We are intentionally not changing the original implementation of "set[ting] the Storage Provisioner annotation on a PVC with the name of a migrated CSI plugin" so that the Kubernetes implementation is backward compatible with older versions of the external provisioner. Because the Storage Provisioner annotation remains in the CSI Driver, older external provisioners will continue to provision and delete those volumes.

Testing

Migration Shim Testing

Run all existing in-tree plugin driver tests

  • If migration is on for that plugin, add infrastructure piece that inspects CSI Drivers logs to make sure that the driver is servicing the operations
  • Also observer that none of the in-tree code is being called

Additionally, we must test that a PV created from migrated dynamic provisioning is identical to the PV created from the in-tree plugin

This should cover all use cases of volume operations, including volume reconstruction.

Upgrade/Downgrade/Skew Testing

We need to have test clusters brought up that have different feature flags enabled on different components (ADC and Kubelet).

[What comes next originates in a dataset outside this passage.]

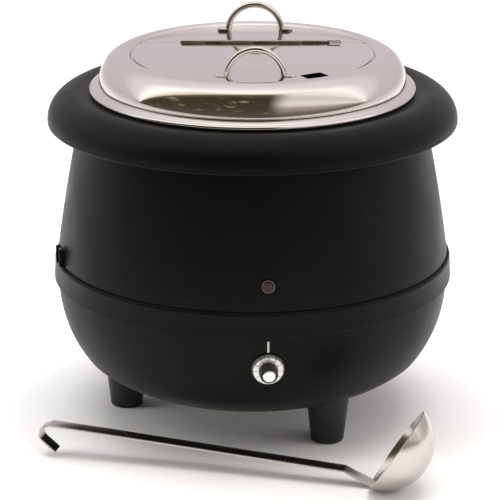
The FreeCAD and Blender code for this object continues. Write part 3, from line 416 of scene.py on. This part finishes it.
def black_paint():
    """Satin black stove enamel with a fine orange-peel skin and faint dust."""
    m = Shader("black_paint")
    m.set(Specular_IOR_Level=0.11, IOR=1.45, Sheen_Weight=0.035, Sheen_Roughness=0.45)
    cloud = m.noise(9.0, 4.0)
    m.color(m.blend(cloud, (0.0018, 0.0024, 0.0022), (0.0036, 0.0044, 0.0041)))
    m.roughness(m.ramp(m.noise(24.0, 5.0), 0.36, 0.46))
    m.bump(m.noise(620.0, 2.0), 0.00010, 0.25)
    m.bump(m.noise(1700.0, 2.0), 0.00004, 0.30)
    return m.material


def mirror_steel(name="mirror_steel", tint=(0.78, 0.735, 0.725), low=0.045, high=0.105):
    """Polished stainless steel with the faint circles of its spinning and wipe marks."""
    m = Shader(name)
    m.set(Metallic=1.0)
    cloud = m.noise(7.0, 4.0)
    dark = tuple(c * 0.94 for c in tint)
    m.color(m.blend(cloud, dark, tint))
    circles = m.noise(900.0, 3.0, vector=m.rings())
    wiped = m.noise(38.0, 6.0, 0.6)
    mixed = m.node("ShaderNodeMath", operation="MULTIPLY")
    m.link(circles, mixed.inputs[0])
    m.link(wiped, mixed.inputs[1])
    m.roughness(m.ramp(mixed.outputs["Value"], low, high, 0.12, 0.42))
    m.bump(circles, 0.00002, 0.10)
    m.bump(m.noise(11.0, 1.0), 0.0012, 0.10)
    return m.material


def satin_steel(name, tint, rough, grain=(60.0, 1200.0, 1200.0)):
    """Drawn or brushed steel, its grain along X."""
    m = Shader(name)
    m.set(Metallic=1.0)
    lines = m.noise(1.0, 3.0, vector=m.scaled(grain))
    m.color(m.blend(lines, tuple(c * 0.8 for c in tint), tint))
    m.roughness(m.ramp(lines, rough * 0.8, rough * 1.25))
    m.bump(lines, 0.00003, 0.3)
    return m.material


def moulded_plastic(name, low, high, rough, peel=900.0, specular=0.4):
    m = Shader(name)
    m.set(Specular_IOR_Level=specular)
    m.color(m.blend(m.noise(40.0, 3.0), low, high))
    m.roughness(m.ramp(m.noise(60.0, 4.0), rough * 0.85, rough * 1.15))
    m.bump(m.noise(peel, 2.0), 0.00006, 0.35)
    return m.material


def red_lens():
    """Dark red translucent plastic with the small prisms moulded in its back."""
    m = Shader("lamp_red")
    m.set(Coat_Weight=0.15, Coat_Roughness=0.12, Specular_IOR_Level=0.25)
    prisms = m.node("ShaderNodeTexVoronoi", Scale=700.0)
    m.link(m.place, prisms.inputs["Vector"])
    m.color(m.blend(prisms.outputs["Distance"], (0.060, 0.008, 0.009), (0.022, 0.004, 0.005), 0.1, 0.6))
    m.roughness(m.ramp(m.noise(200.0), 0.18, 0.3))
    m.bump(prisms.outputs["Distance"], 0.0003, 0.4)
    return m.material


def white_ink():
    m = Shader("white_ink")
    m.color(m.blend(m.noise(500.0, 4.0), (0.62, 0.62, 0.60), (0.82, 0.82, 0.80)))
    m.roughness(m.ramp(m.noise(300.0), 0.4, 0.6))
    return m.material


def studio_floor():
    m = Shader("floor_paper")
    m.color(m.blend(m.noise(1.2, 2.0), (0.90, 0.90, 0.90), (0.92, 0.92, 0.92)))
    m.set(Roughness=0.9, Specular_IOR_Level=0.1)
    return m.material


MATERIALS = {
    "black_paint": black_paint(),
    "mirror_steel": mirror_steel(),
    "hinge_steel": satin_steel("hinge_steel", (0.50, 0.44, 0.40), 0.30),
    "cast_aluminium": satin_steel("cast_aluminium", (0.72, 0.72, 0.73), 0.36, (300.0, 300.0, 900.0)),
    "zinc_steel": satin_steel("zinc_steel", (0.60, 0.60, 0.57), 0.38, (400.0, 400.0, 400.0)),
    "copper_brass": satin_steel("copper_brass", (0.78, 0.47, 0.28), 0.30, (500.0, 500.0, 500.0)),
    "black_plastic": moulded_plastic("black_plastic", (0.006, 0.006, 0.007), (0.011, 0.011, 0.012), 0.42),
    "white_plastic": moulded_plastic("white_plastic", (0.66, 0.64, 0.58), (0.76, 0.74, 0.69), 0.45),
    "white_ink": white_ink(),
    "lamp_red": red_lens(),
    "lamp_ring": moulded_plastic("lamp_ring", (0.085, 0.062, 0.062), (0.120, 0.090, 0.090), 0.3),
    "knob_cap": mirror_steel("knob_cap_steel", (0.80, 0.79, 0.77), 0.18, 0.26),
    "ladle_steel": mirror_steel("ladle_steel", (0.60, 0.565, 0.54), 0.17, 0.28),
}


# ---- outer shells ---------------------------------------------------------

SHEET = 1.2
BOWL = [(100, 34.5), (141, 42.8, "arc"), (167.6, 60), (182.5, 85.5, "arc"), (192.8, 130)]
BAND = [(193.4, 136.8), (197.2, 139.2), (196.1, 158), (195.9, 160.4, "arc"), (194.6, 161.9)]
UPPER = [(193, 144), (193, 166), (182.8, 231, "arc"), (170, 296), (167, 312),
         (165.8, 320.4, "arc"), (160.5, 323.5), (152, 323.5)]
COLLAR = [(144.2, 316.5), (144.2, 323.4), (144.6, 324.4, "arc"), (145.6, 324.7), (162, 324.7),
          (167, 325.7, "arc"), (172, 326.3), (186.2, 322.4, "arc"), (194.9, 315),
          (198.8, 307.94, "arc"), (200.46, 300.5), (200.46, 297.4), (200.0, 295.9, "arc"),
          (198.6, 295.5), (196.5, 295.4)]


def build_shells():
    paint = MATERIALS["black_paint"]
    lower = pressed("lower_shell_skin", [(78, 34.5)] + BOWL + BAND, SHEET, side=-1)
    on_body(lower, "root", "lower_shell", paint)
    upper = pressed("upper_shell_skin", UPPER, SHEET, side=-1)
    on_body(upper, "root", "upper_shell", paint)
    collar = pressed("collar_skin", COLLAR, SHEET, side=1)
    on_body(collar, "root", "collar", paint)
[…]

Once these feature flag skew configurations are brought up the test itself would have to know what configuration it’s running in and validate the expected result.

Configurations to test:

ADC Kubelet Expected Result
ADC Migration On Kubelet Migration On Fully migrated - result should be same as “Migration Shim Testing” above
ADC Migration On Kubelet Migration Off (or Kubelet version too low) No calls made to driver. All operations serviced by in-tree plugin
ADC Migration Off Kubelet Migration On Not supported config - Undefined behavior
ADC Migration Off Kubelet Migration Off No calls made to driver. All operations service by in-tree plugin

CSI Driver Feature Parity Testing

We will need some way to automatically qualify drivers have feature parity before promoting their migration features to Beta (on by default).

This is as simple as on the feature flags and run through our “Migration Shim Testing” tests. If the driver passes all of them then they have parity. If not, we need to revisit in-tree plugin tests and make sure they test the entire suite of possible tests.